**SHORT PROBLEM:** Copy exactly the lines from the one containing "and its countersinks" through the one containing "obj.parent = empty", both included, and nothing else.

--- --- ---

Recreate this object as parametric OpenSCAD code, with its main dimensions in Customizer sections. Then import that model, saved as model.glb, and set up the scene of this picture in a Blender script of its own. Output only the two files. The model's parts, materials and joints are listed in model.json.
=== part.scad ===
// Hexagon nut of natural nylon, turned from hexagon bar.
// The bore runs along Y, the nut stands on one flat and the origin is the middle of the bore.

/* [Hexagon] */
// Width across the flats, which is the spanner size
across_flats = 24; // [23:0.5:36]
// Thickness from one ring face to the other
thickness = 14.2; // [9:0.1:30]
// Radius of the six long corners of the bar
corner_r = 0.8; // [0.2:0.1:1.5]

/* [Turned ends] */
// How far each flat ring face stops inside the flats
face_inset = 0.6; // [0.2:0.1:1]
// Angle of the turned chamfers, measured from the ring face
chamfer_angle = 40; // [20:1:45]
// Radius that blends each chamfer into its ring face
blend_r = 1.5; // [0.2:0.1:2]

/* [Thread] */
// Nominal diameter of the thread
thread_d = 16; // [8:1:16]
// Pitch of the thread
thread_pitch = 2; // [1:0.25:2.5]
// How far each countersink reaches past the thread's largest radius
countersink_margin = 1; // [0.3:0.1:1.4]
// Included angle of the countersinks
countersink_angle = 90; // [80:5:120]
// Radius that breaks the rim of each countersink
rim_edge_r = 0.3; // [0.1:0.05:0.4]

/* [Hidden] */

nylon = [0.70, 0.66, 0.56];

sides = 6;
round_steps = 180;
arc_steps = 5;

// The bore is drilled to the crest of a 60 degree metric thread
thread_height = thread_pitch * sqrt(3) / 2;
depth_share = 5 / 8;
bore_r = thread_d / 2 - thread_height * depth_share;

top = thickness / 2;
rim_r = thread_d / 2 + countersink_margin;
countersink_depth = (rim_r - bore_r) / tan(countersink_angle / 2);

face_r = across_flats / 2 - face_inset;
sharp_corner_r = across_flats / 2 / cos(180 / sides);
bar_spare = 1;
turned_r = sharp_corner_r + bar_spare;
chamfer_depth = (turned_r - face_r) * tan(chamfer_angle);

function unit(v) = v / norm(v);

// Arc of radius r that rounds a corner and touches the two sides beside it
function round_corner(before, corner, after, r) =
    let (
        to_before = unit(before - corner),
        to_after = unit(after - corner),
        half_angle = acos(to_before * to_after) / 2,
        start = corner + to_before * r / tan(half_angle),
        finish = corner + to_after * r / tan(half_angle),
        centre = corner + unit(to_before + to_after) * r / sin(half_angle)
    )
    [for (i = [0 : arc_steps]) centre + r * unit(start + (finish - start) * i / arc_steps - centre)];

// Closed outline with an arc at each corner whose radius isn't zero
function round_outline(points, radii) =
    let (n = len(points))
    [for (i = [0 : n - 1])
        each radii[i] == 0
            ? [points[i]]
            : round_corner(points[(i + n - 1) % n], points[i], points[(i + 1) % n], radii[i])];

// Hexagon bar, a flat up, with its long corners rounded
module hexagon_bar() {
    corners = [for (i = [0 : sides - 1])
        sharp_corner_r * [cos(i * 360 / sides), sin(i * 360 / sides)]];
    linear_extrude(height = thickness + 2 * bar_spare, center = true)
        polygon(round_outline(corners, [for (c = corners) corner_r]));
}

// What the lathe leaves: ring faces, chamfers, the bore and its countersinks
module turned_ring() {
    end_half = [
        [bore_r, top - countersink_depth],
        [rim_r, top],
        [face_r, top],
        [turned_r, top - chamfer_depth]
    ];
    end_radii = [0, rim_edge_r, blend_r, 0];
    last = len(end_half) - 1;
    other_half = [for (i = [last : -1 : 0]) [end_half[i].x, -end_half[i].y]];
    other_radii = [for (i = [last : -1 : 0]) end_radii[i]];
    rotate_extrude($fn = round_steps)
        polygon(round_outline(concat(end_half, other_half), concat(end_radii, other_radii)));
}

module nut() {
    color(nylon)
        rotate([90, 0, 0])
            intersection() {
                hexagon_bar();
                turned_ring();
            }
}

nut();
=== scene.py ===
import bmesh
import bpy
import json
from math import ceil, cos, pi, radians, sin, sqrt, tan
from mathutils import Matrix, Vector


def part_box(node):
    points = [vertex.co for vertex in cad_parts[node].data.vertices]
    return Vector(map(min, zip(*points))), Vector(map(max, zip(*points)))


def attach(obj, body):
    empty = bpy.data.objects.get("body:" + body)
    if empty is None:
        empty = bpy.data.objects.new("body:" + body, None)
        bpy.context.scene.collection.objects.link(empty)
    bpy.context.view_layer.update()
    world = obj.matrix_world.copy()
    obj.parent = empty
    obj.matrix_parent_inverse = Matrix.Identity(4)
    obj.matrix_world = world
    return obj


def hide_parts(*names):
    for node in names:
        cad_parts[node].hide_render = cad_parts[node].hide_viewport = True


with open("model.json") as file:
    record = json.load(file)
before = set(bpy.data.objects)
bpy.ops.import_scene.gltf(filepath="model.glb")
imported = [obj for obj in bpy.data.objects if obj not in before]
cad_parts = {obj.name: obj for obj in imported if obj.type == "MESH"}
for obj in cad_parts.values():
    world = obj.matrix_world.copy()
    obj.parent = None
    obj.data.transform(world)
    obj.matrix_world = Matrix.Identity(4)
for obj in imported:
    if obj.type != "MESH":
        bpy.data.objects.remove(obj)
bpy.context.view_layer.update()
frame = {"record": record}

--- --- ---

**EXERCISE ANSWER:**
// What the lathe leaves: ring faces, chamfers, the bore and its countersinks
module turned_ring() {
    end_half = [
        [bore_r, top - countersink_depth],
        [rim_r, top],
        [face_r, top],
        [turned_r, top - chamfer_depth]
    ];
    end_radii = [0, rim_edge_r, blend_r, 0];
    last = len(end_half) - 1;
    other_half = [for (i = [last : -1 : 0]) [end_half[i].x, -end_half[i].y]];
    other_radii = [for (i = [last : -1 : 0]) end_radii[i]];
    rotate_extrude($fn = round_steps)
        polygon(round_outline(concat(end_half, other_half), concat(end_radii, other_radii)));
}

module nut() {
    color(nylon)
        rotate([90, 0, 0])
            intersection() {
                hexagon_bar();
                turned_ring();
            }
}

nut();
=== scene.py ===
import bmesh
import bpy
import json
from math import ceil, cos, pi, radians, sin, sqrt, tan
from mathutils import Matrix, Vector


def part_box(node):
    points = [vertex.co for vertex in cad_parts[node].data.vertices]
    return Vector(map(min, zip(*points))), Vector(map(max, zip(*points)))


def attach(obj, body):
    empty = bpy.data.objects.get("body:" + body)
    if empty is None:
        empty = bpy.data.objects.new("body:" + body, None)
        bpy.context.scene.collection.objects.link(empty)
    bpy.context.view_layer.update()
    world = obj.matrix_world.copy()
    obj.parent = empty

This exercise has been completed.